You can take a summer afternoon playing yard games with your family and make it last for years. Spend an eternity sitting by the fire with your loved ones, or tell a bedtime story to your kids that they’ll remember for eons. Grow a garden, and revel in its sweetness for a little while, before it all withers away, buried in snow and ash. Drop by to visit with friends, chatting about nothing particularly important. Call your parents. Go out and look at the stars while they’re still visible. Doodle away in the margins, and make art for its own sake, even though you know it won’t last more than a few thousand years. You can sit in a chair listening to music, while music still exists; you can curl up and read a good book while the language is still alive, while the words still have meaning.
The meaning of things isn’t an emergent property of how long they last. We are the ones who define them for ourselves, if only for our own satisfaction. It is an honor reserved for mortals; we just have to have the courage to do it. To decide for ourselves which fleeting, precious, interminable moments we’ll carry with us right to the end. Maybe to the mountains, they won’t amount to all that much. But to the honeybees, it’s more than enough.

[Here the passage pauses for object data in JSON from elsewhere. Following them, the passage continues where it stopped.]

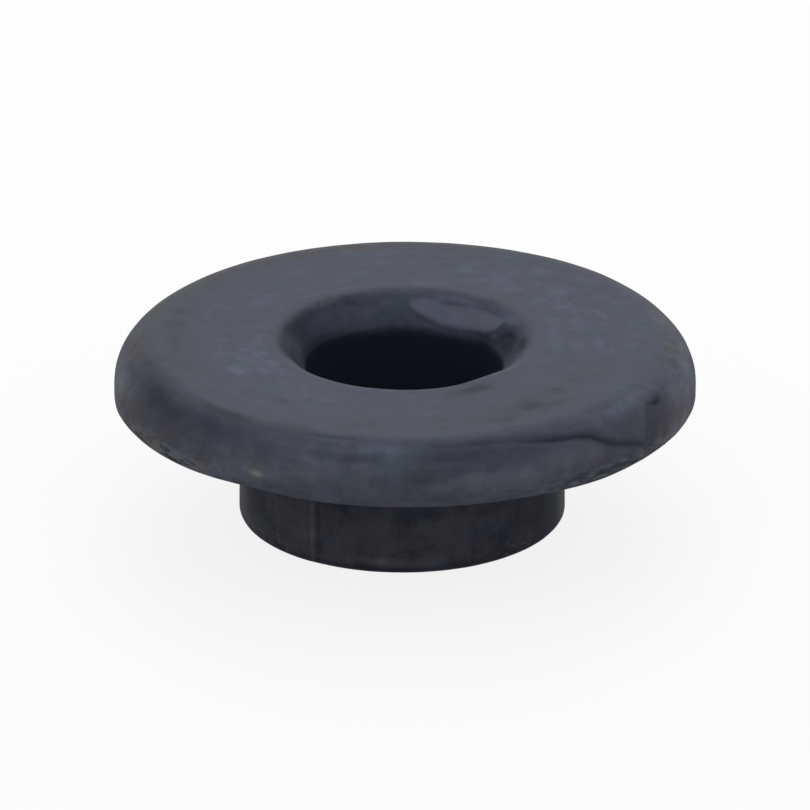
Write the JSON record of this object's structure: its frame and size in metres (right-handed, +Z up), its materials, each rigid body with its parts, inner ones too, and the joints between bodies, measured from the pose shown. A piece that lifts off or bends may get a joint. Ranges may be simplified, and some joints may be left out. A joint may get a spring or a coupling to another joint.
{
  "type": "vacuum breaker seal",
  "caption": "Rubber vacuum breaker seal: a thick round flange with a rounded rim over a short collar, with a through bore that opens into a shallow funnel at the top.",
  "frame": {"origin": "centre of the collar's foot, on the surface the seal stands on", "axes": "+Z up along the bore's axis, from the collar's foot to the flange's top face; X and Y are equivalent, and -Y faces the viewer"},
  "size_m": [0.0285, 0.0284, 0.0091],
  "materials": {
    "rubber": "matt black rubber with a greyish bloom, lightly worn"
  },
  "bodies": {
    "root": {"seal": "rubber"}
  },
  "joints": []
}
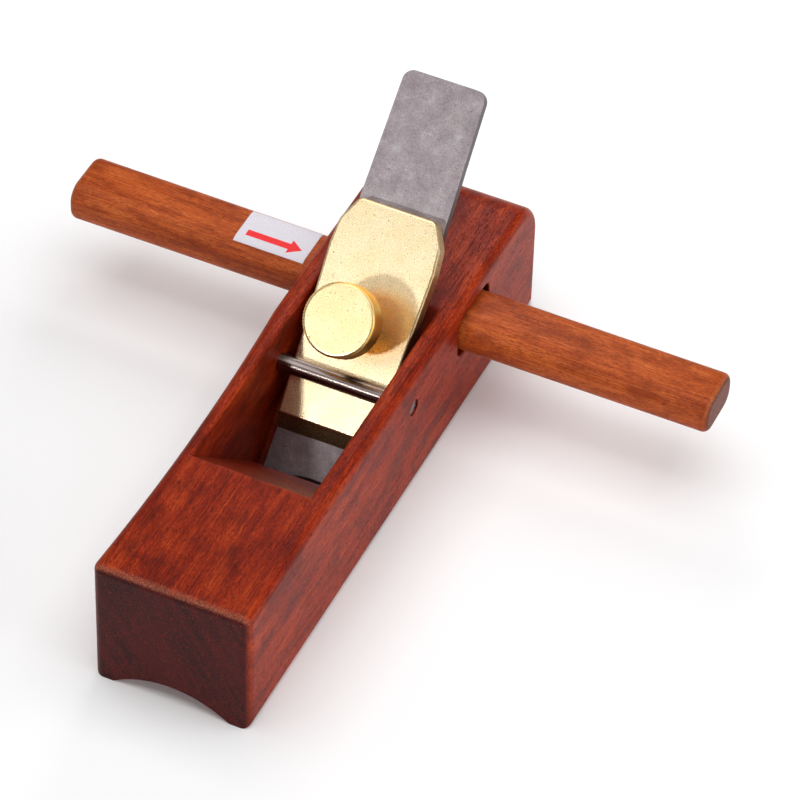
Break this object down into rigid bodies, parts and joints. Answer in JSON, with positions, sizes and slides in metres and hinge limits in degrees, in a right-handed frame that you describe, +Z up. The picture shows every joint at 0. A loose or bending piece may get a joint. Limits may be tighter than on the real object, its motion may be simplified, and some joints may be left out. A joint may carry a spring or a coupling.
{
  "type": "wooden hand plane",
  "caption": "Small wooden hand plane with a hollow sole, a cross handle, and a tapered iron clamped by a brass lever cap and thumb screw.",
  "frame": {"origin": "on the ground under the middle of the stock", "axes": "+X along the cross handle, away from the label; +Y along the stock from toe to heel; +Z up, out of the throat"},
  "size_m": [0.192, 0.18, 0.0854],
  "materials": {
    "stock_wood": "oiled red-brown rosewood, satin",
    "handle_wood": "oiled orange-brown rosewood, satin",
    "label_paper": "white paper with a red arrow",
    "iron_steel": "mottled grey forged steel",
    "cap_brass": "satin tumbled brass",
    "screw_steel": "bright steel",
    "knob_brass": "satin brass with a knurled rim",
    "rod_steel": "polished dark steel"
  },
  "bodies": {
    "stock": {"stock": "stock_wood", "cross_rod": "rod_steel"},
    "handle": {"handle": "handle_wood", "handle_label": "label_paper"},
    "iron": {"plane_iron": "iron_steel"},
    "cap": {"lever_cap": "cap_brass"},
    "screw": {"clamp_screw": "screw_steel"},
    "knob": {"screw_knob": "knob_brass"}
  },
  "joints": [
    {"name": "handle_slide", "type": "slide", "parent": "stock", "child": "handle", "axis": [1, 0, 0], "range_m": [-0.125, 0]},
    {"name": "iron_slide", "type": "slide", "parent": "stock", "child": "iron", "axis": [0, 0.7071, 0.7071], "range_m": [-0.0007, 0.12]},
    {"name": "cap_slide", "type": "slide", "parent": "stock", "child": "cap", "axis": [0, 0.7071, 0.7071], "range_m": [-0.002, 0.07]},
    {"name": "screw_travel", "type": "slide", "parent": "cap", "child": "screw", "axis": [0, -0.7071, 0.7071], "range_m": [0, 0.004]},
    {"name": "knob_turn", "type": "hinge", "parent": "screw", "child": "knob", "pos_m": [0, 0.01358, 0.04766], "axis": [0, -0.7071, 0.7071], "range_deg": [0, 1440]}
  ],
  "couplings": [
    {"joint": "knob_turn", "follows": "screw_travel", "rad_per_m": 6283.2}
  ]
}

To the honeybees, summer never ends. They live for a few months at most, barely long enough to feel the seasons change. They have no need to remind each other to put themselves out there, gathering their rosebuds while they may. You can hear them buzzing deep in their hives, trading bits of sweetness they’ve gathered out in the world. How easily they pass the nectar back and forth between their bodies, freely mixing it all together as if none of it made a difference, knowing they’ll never live long enough to taste it all.
And yet, their honey is the one thing that never expires, that never loses its sweetness. Maybe that buzzing sound is just another way of saying, We are here.
From Tír na nÓg, the land of everlasting youth in Irish folklore + hubris, excessive pride or arrogance, especially toward a god. “Our songs will all be silenced,” said Orson Welles, “but what of it? Go on singing.” Pronounced “teer-uhs.”